国産牛と和牛

牛肉の基礎知識

松阪牛

国産牛とは

国産牛とは、正確には日本国内で育てられたという定義ではありません。日本国内で加工したもの・精肉したものなら国産牛に分類されてしまいます。 海外で産まれて日本以外で育った牛でも、最後に日本で加工されれば国産牛になってしまうのはおかしい気もしますが仕方ありません。 国内の黒毛和牛の子牛を三重県松阪市近辺で育てれば松阪牛になるのは、品種も限られていますし登録制で飼育も管理も徹底しているので納得もできるのですが、最後の加工だけを日本で行われた牛が国産を名乗るのはいささか不思議なことでしょう。 とにかくスーパーで国産牛とラベルの貼られているお肉を見ても、それだけで安心して購入を決めてしまうのははやすぎです。 どこで育ったか、どこで加工されたかというだけですので、品種なども確認する癖をつけましょう。

和牛とは

和牛という分類は、産地とは関係のない品種の名称です。
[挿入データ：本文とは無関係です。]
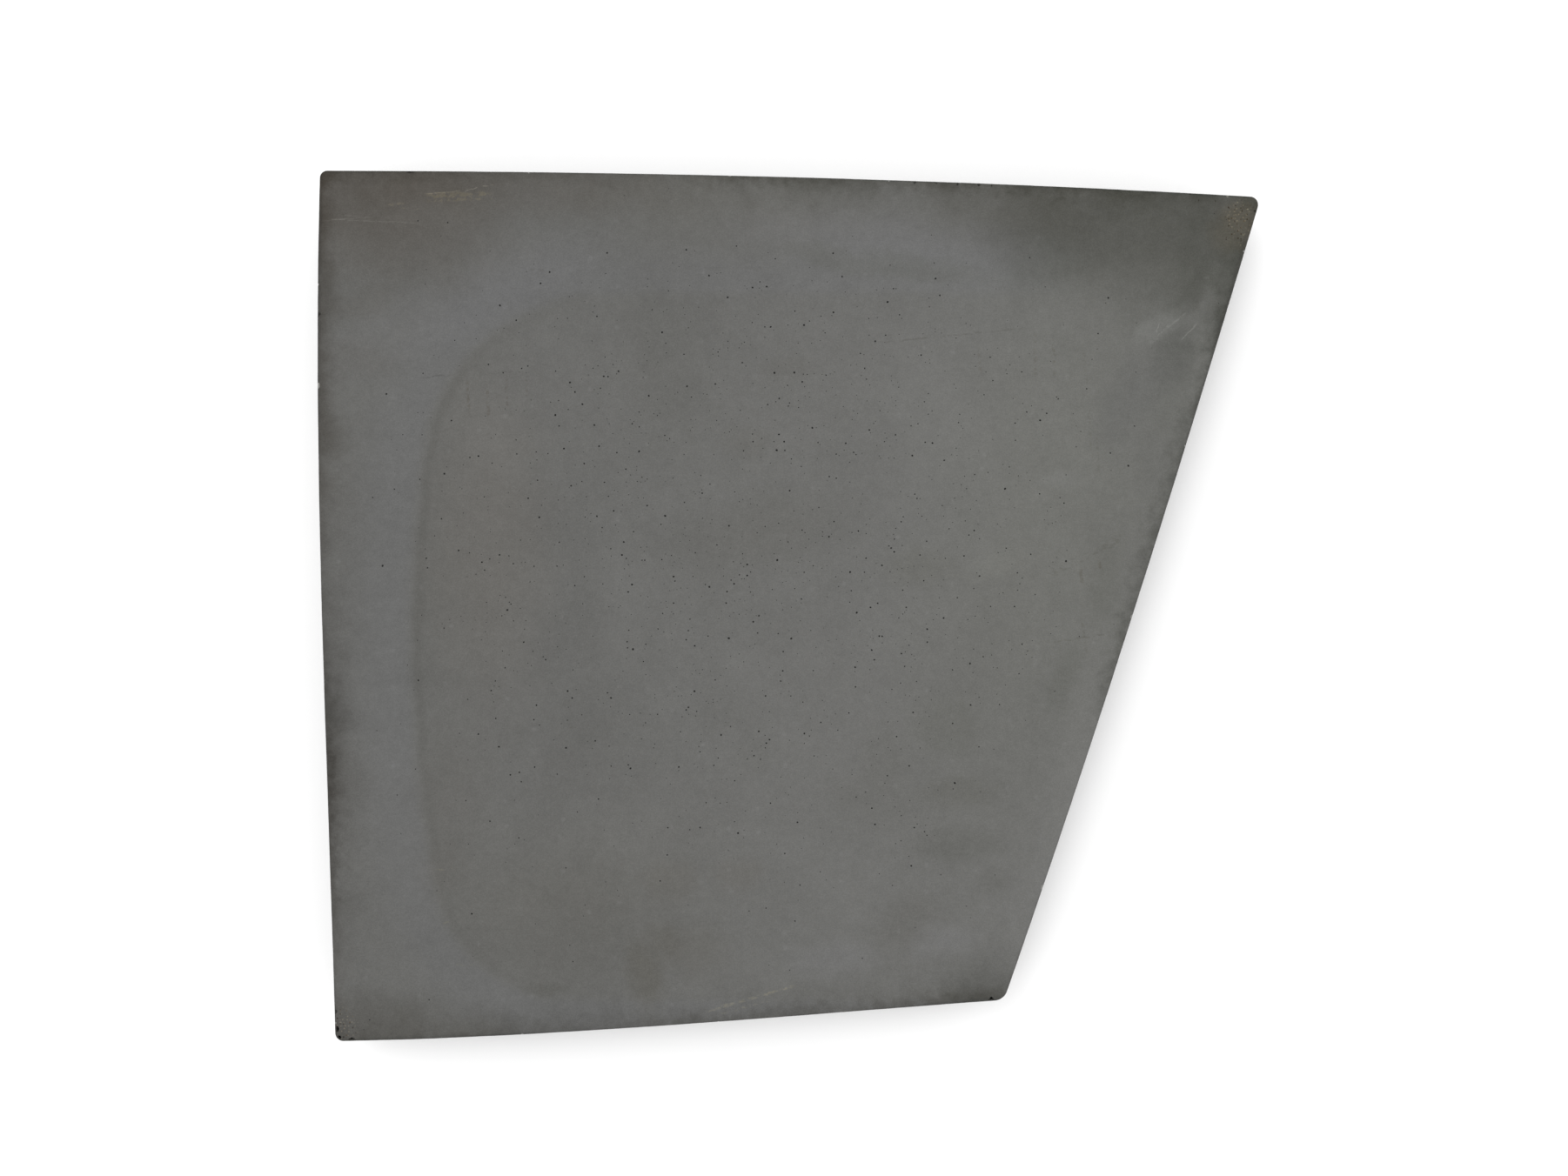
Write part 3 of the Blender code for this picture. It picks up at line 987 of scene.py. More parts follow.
def arris_rows(points, level, up, across, rise):
    """Rings round an arris, from points with their directions and widths. Across
    and rise are how it turns: sine and cosine below, cosine and sine above."""
    rows = []
    for step in range(ARRIS_STEPS + 1):
        angle = math.radians(90.0 * step / ARRIS_STEPS)
        row = []
        for point, out, width in points:
            flat = point - out * width * (1.0 - across(angle))
            row.append((flat.x, flat.y, level + up * width * (1.0 - rise(angle))))
        rows.append(row)
    return rows


def slab_rows(sizes):
    """The slab's outline, and its rings from the underside to the working face."""
    outline = slab_outline(sizes.outline_step)
    directions = outward_directions(outline)
    widths = arris_widths(outline, sizes)
    low_widths = list(reversed(widths))
    points = list(zip(outline, directions, low_widths))
    rows = arris_rows(points, SLAB_LOW.z, 1.0, math.sin, math.cos)
    for step in range(1, SIDE_ROWS):
        row = []
        share = step / SIDE_ROWS
        for index, (point, out) in enumerate(zip(outline, directions)):
            low = SLAB_LOW.z + low_widths[index]
            high = SLAB_HIGH.z - widths[index]
            height = low + (high - low) * share
            cell = Vector((point.x / 14.0, point.y / 14.0, height / 22.0)) / MM
            dip = sizes.side_waviness * (noise.noise(cell) - 0.5)
            flat = point + out * dip * math.sin(math.pi * share)
            row.append((flat.x, flat.y, height))
        rows.append(row)
    points = list(zip(outline, directions, widths))
    return outline, rows + arris_rows(points, SLAB_HIGH.z, -1.0, math.cos, math.sin)


FACE_SLOTS = {"honed": 0, "cut": 1, "sawn": 2, "lip": 3, "hole": 4, "chip": 5}


def object_from(name, body):
    """A finished body as an object, not yet in the scene."""
    bmesh.ops.recalc_face_normals(body, faces=body.faces)
    mesh = bpy.data.meshes.new(name)
    body.to_mesh(mesh)
    body.free()
    return bpy.data.objects.new(name, mesh)


def slab_body(name, rows):
    """A closed mesh through the rings, with one big face above and below."""
    body = bmesh.new()
    rings = [[body.verts.new(place) for place in row] for row in rows]
    count = len(rings[0])
    for ring_index in range(1, len(rings)):
        lower, upper = rings[ring_index - 1], rings[ring_index]
        top_arris = ring_index > len(rings) - ARRIS_STEPS
        for index in range(count):
            after = (index + 1) % count
            face = body.faces.new((lower[after], lower[index], upper[index], upper[after]))
            face.smooth = True
            face.material_index = FACE_SLOTS["honed" if top_arris else "cut"]
    body.faces.new(rings[0]).material_index = FACE_SLOTS["sawn"]
    body.faces.new(list(reversed(rings[-1]))).material_index = FACE_SLOTS["honed"]
    thing = object_from(name, body)
    bpy.context.scene.collection.objects.link(thing)
    return thing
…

黒毛和種、褐毛和種、日本短角種、無角和種の4品種のみが和牛と名乗れ、肉質と脂肪交雑は世界でも最高ランクに位置します。 牛肉の脂肪交雑の状態は肉のおいしさ、良否を判断する上でとっても重要な要因となりますが、和牛の肉質と脂肪交雑は非常にバランスがとれています。 ちょっとグルメな方なら、ただの国産牛と和牛を食べ比べてみたらきっとその違いが分かるでしょう。つまり産地よりも良い牛肉としての安心感は、品種のほうがよっぽどかあります。 日本の肉専用種として全国各地で最も多く飼育されている品種でもあり、毛色はやや褐色がかかった黒色をしているのが特徴です。 ちなみに和牛の品種を海外で飼育してから日本へ輸入されたものは、輸入和牛と呼ばれて純粋な和牛とは区別されます。

ホルスタイン

乳牛種として日本人も良く知るホルスタインは、日本で産まれた牛というイメージがありますが実は外来種です。 ホルスタインはもともと乳牛ですが、雄のホルスタインは当然乳が出ず乳製品を生産することはできません。 これはいくら大きく育とうと、どのような飼育をしようとも現在の技術では不可能であります。 人間の成人男性が母乳を出すことが無いのと同じで、たとえ形成外科手術で乳房を取り付けたとしても、そこからは何も出ません。 乳製品を産み出せない雄のホルスタインは食肉牛として飼育に回されますが、日本で生まれて日本で飼育されたこの牛は、どんな好条件の環境で育てられても和牛ではなく国産牛として扱われます。